__WHAT IS ASKED__.
Reproduce each line from the first in the data through the line that contains "s.bump(s.noise(0.35, 3), 0.0006)" exactly; give nothing else.
#### DATA SHOWN
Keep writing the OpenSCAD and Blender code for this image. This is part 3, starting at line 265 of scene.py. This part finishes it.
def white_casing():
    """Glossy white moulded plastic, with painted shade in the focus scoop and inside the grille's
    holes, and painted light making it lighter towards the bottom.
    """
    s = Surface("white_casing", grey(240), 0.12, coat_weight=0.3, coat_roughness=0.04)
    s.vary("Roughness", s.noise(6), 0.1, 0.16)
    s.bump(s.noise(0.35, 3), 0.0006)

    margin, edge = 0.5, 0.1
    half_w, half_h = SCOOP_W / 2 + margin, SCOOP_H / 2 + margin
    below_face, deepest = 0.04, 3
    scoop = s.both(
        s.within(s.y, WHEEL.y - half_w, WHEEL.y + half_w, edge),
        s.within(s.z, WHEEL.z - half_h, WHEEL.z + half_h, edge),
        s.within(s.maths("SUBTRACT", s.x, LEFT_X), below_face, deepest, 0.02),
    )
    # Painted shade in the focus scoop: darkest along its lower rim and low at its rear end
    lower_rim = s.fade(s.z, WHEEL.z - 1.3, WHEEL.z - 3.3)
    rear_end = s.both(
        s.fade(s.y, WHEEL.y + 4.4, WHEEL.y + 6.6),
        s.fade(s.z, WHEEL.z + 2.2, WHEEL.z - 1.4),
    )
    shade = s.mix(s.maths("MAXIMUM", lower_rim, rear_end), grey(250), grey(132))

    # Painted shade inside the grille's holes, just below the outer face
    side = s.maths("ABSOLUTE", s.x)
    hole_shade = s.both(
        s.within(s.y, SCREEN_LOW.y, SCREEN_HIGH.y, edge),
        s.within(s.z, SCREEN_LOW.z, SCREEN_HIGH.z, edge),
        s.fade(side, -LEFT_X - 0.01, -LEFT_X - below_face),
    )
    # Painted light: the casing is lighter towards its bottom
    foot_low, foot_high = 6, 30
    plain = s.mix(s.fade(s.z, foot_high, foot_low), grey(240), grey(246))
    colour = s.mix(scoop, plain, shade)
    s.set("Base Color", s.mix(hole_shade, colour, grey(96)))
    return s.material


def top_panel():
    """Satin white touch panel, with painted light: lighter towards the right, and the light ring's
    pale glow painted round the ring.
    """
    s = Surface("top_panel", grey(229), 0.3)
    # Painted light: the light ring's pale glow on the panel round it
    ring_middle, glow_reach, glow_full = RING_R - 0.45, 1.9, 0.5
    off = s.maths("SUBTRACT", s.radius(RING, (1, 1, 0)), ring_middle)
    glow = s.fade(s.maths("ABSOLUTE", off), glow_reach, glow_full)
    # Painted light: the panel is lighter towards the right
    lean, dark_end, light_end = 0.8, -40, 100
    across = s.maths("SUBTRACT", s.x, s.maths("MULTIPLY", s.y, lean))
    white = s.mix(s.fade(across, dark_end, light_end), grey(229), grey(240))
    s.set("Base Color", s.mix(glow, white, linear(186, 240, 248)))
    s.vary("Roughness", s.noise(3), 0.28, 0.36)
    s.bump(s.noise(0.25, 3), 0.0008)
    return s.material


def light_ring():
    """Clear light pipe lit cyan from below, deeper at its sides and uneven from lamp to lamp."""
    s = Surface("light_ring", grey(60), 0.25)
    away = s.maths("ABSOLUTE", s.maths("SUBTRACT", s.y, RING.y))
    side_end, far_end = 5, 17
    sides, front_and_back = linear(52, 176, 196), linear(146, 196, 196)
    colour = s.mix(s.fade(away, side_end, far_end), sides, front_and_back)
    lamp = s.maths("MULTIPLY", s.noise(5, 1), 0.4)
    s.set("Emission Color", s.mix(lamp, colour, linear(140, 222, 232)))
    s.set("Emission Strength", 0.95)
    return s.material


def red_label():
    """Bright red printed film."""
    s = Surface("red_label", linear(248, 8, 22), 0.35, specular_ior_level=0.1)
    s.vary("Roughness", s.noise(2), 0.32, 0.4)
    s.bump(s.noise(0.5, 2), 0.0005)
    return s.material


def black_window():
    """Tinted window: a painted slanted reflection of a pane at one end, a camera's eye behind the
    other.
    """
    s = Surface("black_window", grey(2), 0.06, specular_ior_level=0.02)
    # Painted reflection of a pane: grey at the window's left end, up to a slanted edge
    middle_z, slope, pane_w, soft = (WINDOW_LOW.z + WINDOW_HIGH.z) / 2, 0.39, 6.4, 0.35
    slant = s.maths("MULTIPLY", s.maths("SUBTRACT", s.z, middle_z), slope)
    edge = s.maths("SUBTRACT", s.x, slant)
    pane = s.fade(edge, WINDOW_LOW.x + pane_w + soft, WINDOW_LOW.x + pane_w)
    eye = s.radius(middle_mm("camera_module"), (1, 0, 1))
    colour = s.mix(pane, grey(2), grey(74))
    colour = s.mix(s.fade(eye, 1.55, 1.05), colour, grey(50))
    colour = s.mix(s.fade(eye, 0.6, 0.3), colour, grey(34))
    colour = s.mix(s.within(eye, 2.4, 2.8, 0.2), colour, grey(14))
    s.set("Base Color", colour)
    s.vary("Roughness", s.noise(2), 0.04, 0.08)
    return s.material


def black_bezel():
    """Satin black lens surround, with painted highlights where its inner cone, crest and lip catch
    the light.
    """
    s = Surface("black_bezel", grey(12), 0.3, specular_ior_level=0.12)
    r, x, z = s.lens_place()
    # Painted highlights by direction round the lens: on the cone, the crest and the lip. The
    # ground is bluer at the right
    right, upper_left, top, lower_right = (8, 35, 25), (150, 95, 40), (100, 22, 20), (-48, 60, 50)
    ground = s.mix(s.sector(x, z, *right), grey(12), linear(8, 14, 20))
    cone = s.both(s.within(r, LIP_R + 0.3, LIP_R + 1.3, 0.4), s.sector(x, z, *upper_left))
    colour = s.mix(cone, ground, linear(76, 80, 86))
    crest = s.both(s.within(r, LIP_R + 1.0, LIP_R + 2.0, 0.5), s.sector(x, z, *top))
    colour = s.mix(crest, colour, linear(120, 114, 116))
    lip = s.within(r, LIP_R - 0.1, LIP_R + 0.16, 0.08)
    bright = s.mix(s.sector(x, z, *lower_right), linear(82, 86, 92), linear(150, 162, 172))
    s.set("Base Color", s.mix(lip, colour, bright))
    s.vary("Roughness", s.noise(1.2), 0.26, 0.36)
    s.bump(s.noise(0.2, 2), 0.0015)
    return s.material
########
__FINISHED ANSWER__.
Keep writing the OpenSCAD and Blender code for this image. This is part 3, starting at line 265 of scene.py. This part finishes it.
def white_casing():
    """Glossy white moulded plastic, with painted shade in the focus scoop and inside the grille's
    holes, and painted light making it lighter towards the bottom.
    """
    s = Surface("white_casing", grey(240), 0.12, coat_weight=0.3, coat_roughness=0.04)
    s.vary("Roughness", s.noise(6), 0.1, 0.16)
    s.bump(s.noise(0.35, 3), 0.0006)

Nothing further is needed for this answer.